2. The only evidence of the radio's value was offered by the victim, who testified that the "market value" at the time of the theft was $149.95, and that the wholesale cost was $85. He testified that he paid the latter figure because he was an employee of the retail distributor of the radio. No other information was offered; the victim did not state how long he had owned the radio, what condition it was in, whether it had deteriorated or depreciated, or anything similar. He only stated that the retail price was $149.95.
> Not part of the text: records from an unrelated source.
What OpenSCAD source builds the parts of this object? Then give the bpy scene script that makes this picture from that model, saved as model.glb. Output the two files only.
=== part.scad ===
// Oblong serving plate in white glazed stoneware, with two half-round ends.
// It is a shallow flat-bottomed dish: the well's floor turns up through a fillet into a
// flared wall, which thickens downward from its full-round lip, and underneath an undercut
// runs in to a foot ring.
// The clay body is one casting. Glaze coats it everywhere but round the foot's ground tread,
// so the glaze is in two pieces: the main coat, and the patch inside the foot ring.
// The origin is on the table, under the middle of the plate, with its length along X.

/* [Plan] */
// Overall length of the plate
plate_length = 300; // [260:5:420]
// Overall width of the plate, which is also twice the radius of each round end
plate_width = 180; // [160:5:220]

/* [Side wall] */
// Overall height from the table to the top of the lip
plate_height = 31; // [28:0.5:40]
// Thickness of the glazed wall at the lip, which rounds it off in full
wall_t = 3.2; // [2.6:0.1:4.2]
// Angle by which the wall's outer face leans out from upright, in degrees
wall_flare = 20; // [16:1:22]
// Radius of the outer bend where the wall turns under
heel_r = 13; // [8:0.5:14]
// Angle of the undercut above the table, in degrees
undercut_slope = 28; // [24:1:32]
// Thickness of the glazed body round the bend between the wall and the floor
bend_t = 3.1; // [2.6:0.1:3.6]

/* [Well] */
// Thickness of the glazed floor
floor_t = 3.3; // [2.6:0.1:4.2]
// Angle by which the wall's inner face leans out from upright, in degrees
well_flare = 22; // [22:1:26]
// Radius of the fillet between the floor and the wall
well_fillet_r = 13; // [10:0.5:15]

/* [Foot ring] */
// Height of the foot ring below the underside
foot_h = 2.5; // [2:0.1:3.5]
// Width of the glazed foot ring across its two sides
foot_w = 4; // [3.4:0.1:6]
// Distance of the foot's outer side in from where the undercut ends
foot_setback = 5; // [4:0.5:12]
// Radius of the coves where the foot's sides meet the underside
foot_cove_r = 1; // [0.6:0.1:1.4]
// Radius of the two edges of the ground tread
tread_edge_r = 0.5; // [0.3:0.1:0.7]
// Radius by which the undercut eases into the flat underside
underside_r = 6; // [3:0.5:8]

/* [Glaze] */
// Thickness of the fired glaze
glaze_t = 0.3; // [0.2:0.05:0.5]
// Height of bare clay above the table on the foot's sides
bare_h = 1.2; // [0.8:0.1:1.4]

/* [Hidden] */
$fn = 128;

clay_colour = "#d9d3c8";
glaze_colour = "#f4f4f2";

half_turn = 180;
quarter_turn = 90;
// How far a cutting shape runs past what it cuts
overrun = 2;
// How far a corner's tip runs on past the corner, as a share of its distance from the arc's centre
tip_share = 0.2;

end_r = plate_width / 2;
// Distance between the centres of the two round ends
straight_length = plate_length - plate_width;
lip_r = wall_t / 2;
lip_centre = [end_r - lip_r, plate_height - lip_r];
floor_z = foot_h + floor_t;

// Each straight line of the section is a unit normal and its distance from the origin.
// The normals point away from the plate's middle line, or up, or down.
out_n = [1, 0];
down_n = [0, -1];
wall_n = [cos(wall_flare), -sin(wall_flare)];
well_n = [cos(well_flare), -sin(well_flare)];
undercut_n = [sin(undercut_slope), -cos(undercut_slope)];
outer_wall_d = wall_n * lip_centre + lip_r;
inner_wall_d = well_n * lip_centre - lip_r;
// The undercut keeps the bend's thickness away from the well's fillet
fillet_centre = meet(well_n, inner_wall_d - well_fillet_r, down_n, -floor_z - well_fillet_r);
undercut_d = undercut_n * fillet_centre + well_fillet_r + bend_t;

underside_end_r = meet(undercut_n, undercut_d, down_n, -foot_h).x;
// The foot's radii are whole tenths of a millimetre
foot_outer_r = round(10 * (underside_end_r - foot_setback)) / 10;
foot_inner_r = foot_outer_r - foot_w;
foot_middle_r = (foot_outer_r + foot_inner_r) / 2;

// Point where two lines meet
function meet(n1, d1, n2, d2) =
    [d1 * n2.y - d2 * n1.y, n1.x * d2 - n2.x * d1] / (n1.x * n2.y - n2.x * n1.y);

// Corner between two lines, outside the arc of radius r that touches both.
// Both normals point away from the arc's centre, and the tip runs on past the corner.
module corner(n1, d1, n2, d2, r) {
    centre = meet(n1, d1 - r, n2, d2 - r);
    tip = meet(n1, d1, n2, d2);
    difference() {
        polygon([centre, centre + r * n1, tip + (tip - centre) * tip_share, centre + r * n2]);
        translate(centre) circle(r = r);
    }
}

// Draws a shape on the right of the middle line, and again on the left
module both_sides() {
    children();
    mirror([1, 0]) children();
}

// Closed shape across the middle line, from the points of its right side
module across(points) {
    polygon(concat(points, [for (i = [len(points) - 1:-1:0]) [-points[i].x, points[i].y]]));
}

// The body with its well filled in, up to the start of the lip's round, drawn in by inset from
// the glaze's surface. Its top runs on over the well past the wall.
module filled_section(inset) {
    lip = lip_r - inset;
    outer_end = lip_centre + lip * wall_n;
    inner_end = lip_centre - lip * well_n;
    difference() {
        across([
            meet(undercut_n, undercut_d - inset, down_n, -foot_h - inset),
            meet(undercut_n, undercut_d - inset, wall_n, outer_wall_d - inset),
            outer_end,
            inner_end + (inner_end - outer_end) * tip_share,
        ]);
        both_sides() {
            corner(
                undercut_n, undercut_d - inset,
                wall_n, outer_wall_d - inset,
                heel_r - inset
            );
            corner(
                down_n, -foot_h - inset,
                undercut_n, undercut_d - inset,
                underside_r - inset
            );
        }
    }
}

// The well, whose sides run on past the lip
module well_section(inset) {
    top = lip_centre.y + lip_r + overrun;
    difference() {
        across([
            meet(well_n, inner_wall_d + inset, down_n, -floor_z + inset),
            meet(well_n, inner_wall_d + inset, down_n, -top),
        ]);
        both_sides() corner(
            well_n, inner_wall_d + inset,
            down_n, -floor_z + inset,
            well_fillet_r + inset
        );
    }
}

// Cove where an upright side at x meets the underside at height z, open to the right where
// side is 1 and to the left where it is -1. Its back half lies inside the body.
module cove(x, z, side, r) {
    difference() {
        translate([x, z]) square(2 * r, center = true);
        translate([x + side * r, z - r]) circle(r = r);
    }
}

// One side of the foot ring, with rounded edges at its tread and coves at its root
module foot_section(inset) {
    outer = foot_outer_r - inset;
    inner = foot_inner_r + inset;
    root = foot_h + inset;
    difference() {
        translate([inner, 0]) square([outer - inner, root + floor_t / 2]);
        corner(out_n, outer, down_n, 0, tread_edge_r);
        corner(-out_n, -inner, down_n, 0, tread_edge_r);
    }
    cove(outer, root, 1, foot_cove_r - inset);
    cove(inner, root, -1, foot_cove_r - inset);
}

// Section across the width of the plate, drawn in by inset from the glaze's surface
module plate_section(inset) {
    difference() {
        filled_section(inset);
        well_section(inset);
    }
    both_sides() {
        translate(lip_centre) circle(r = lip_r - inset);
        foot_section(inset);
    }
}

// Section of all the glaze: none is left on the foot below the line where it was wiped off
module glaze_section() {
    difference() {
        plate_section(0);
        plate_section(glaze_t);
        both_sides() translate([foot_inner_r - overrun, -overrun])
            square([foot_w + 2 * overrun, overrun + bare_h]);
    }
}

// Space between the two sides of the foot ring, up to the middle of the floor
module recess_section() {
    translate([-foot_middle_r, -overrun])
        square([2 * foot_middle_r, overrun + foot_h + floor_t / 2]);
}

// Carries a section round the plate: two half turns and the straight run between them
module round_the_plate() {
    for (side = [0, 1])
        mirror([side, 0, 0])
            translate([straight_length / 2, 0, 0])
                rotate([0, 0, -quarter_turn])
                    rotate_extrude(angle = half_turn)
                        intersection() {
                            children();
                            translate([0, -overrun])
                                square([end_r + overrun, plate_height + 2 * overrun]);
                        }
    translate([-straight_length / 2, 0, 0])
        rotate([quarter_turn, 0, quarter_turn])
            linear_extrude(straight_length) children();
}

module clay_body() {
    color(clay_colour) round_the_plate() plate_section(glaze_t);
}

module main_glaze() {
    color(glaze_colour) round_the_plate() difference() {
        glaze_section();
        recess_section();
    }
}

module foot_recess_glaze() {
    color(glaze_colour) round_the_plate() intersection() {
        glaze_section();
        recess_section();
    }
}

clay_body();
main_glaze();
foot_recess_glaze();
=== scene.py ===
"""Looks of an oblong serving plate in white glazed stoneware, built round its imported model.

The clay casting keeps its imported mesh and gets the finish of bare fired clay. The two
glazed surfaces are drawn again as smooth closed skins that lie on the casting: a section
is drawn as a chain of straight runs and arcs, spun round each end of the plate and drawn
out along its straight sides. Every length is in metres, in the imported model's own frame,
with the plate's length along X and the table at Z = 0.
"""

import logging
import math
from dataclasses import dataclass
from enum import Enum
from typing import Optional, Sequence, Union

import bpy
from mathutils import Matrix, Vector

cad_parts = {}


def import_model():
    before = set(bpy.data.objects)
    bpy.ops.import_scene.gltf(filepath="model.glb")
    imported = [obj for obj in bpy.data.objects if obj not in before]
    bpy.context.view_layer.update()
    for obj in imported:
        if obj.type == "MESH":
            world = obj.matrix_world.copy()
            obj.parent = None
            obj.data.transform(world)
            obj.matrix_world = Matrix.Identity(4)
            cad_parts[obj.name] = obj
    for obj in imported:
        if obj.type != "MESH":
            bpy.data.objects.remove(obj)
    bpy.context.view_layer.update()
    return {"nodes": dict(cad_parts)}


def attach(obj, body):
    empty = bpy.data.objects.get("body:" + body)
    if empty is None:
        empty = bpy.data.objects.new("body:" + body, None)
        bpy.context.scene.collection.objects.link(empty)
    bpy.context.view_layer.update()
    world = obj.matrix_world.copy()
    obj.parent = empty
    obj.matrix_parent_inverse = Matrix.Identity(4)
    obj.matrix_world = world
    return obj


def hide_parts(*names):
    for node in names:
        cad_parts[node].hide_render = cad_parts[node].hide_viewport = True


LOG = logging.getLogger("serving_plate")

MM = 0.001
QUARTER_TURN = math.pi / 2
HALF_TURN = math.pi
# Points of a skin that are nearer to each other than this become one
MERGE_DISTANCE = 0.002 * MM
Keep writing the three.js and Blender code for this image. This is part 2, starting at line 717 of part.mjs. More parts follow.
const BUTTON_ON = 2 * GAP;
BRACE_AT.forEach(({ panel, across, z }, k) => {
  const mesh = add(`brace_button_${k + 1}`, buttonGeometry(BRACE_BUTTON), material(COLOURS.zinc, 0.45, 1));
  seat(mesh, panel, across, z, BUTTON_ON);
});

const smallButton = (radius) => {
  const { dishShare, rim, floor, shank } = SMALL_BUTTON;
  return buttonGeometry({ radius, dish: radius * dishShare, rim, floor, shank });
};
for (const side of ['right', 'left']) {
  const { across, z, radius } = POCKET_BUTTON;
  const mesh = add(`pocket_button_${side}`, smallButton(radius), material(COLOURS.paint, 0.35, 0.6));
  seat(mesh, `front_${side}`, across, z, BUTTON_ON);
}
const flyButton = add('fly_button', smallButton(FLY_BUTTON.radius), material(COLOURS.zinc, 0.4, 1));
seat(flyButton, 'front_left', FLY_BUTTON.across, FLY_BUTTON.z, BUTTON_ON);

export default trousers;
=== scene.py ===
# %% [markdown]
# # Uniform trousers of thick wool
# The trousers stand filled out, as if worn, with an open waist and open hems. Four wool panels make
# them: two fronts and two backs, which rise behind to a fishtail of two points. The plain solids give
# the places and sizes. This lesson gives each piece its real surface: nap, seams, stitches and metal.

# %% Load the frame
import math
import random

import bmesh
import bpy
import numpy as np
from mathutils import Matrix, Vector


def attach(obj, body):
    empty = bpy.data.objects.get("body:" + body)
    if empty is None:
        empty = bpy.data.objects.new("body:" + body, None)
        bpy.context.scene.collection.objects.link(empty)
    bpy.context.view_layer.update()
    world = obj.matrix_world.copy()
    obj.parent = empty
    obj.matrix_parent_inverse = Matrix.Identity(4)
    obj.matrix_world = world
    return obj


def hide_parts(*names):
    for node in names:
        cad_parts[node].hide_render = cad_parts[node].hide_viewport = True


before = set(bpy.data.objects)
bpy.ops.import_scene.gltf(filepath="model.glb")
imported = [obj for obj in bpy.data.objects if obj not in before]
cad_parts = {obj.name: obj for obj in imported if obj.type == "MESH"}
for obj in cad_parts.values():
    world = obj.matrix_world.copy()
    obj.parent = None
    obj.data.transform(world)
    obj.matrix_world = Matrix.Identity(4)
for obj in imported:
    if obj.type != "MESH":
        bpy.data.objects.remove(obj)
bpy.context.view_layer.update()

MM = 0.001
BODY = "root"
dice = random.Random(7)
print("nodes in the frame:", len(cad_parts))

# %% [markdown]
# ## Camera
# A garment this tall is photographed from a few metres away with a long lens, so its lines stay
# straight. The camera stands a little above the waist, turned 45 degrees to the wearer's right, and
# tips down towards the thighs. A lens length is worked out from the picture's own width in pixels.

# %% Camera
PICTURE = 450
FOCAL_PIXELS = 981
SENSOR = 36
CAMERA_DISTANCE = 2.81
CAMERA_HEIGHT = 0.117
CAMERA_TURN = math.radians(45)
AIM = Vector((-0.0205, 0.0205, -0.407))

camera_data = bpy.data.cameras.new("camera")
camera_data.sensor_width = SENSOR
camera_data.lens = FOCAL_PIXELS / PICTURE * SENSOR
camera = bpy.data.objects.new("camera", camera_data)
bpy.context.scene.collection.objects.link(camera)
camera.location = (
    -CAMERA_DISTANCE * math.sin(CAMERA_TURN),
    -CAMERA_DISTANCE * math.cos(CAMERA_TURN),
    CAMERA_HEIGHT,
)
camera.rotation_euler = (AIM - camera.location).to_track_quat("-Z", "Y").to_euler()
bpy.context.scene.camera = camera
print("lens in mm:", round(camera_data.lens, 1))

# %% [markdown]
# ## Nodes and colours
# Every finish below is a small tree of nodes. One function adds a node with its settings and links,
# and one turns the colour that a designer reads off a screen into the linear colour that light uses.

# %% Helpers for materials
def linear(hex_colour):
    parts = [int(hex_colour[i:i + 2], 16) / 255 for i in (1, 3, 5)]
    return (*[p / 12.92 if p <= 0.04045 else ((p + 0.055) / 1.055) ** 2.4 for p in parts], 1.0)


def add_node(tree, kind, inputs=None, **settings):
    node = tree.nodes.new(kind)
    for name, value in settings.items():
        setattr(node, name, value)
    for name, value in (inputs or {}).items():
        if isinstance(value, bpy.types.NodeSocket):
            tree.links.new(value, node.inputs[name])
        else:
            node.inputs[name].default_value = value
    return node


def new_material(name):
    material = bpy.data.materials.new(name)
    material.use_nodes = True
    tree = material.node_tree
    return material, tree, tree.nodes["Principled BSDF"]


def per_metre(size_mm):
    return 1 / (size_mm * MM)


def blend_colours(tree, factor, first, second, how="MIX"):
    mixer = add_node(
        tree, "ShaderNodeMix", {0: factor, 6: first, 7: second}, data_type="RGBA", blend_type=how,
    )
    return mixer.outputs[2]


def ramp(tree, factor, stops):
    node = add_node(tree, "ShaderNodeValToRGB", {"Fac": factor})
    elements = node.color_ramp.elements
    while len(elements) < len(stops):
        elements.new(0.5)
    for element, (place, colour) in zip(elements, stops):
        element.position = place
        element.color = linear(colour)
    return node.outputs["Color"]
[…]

In Yarber v. State, 144 Ga. App. 781, 782 (242 SE2d 372) (1978), this court iterated the long-standing rule with respect to cost price: "This court has consistently followed the rule enunciated in Hoard v. Wiley, 113 Ga. App. 328 (lb) (147 SE2d 782) [1966] that '[a]n owner of property may not testify as to his opinion of the value of property in a single or gross amount without "giving his reasons therefor" or else showing "an opportunity for forming a correct opinion." This rule is applicable to the issue of value in criminal cases.' Crowley v. State, 141 Ga. App. 867, 868 (234 SE2d 700) [1977]. 'But it is also true that cost price, if coupled with other evidence, may be admitted as an element upon which an opinion may be formed as to the item's value. Hoard v. Wiley, [supra].' King v. Sinyard, 139 Ga. App. 14, 17 (227 SE2d 834) [1976]."
Unfortunately, there was no "other evidence" coupled with the cost price evidence; thus, the cost price evidence, standing alone, amounts to no evidence. (Cf. the retail store theft cases, e.g., Young v. State, 144 Ga. App. 712 (242 SE2d 351) (1978)). Thus, there was no evidence showing the attempted theft to have been any more than a misdemeanor grade of theft under Code 26-1812.
The appellant was indicted for criminal attempt under Code 26-1001, not for theft by taking. But the punishment for criminal attempt is dependent on whether the attempted crime was a misdemeanor, a felony, or a capital felony; where it was a misdemeanor, the attempt is to be punished as a misdemeanor offense. Code 26-1006. Misdemeanor punishment is all that was authorized in this case, so the case must be remanded for resentencing.
3. Our discussion above cures the remaining enumeration of error, which was directed at the sentencing phase.
Richard E. Allen, District Attorney, Gayle B. Hamrick, Assistant District Attorney, for appellee.
Glover & Sibley, Sam B. Sibley, Jr., for appellant.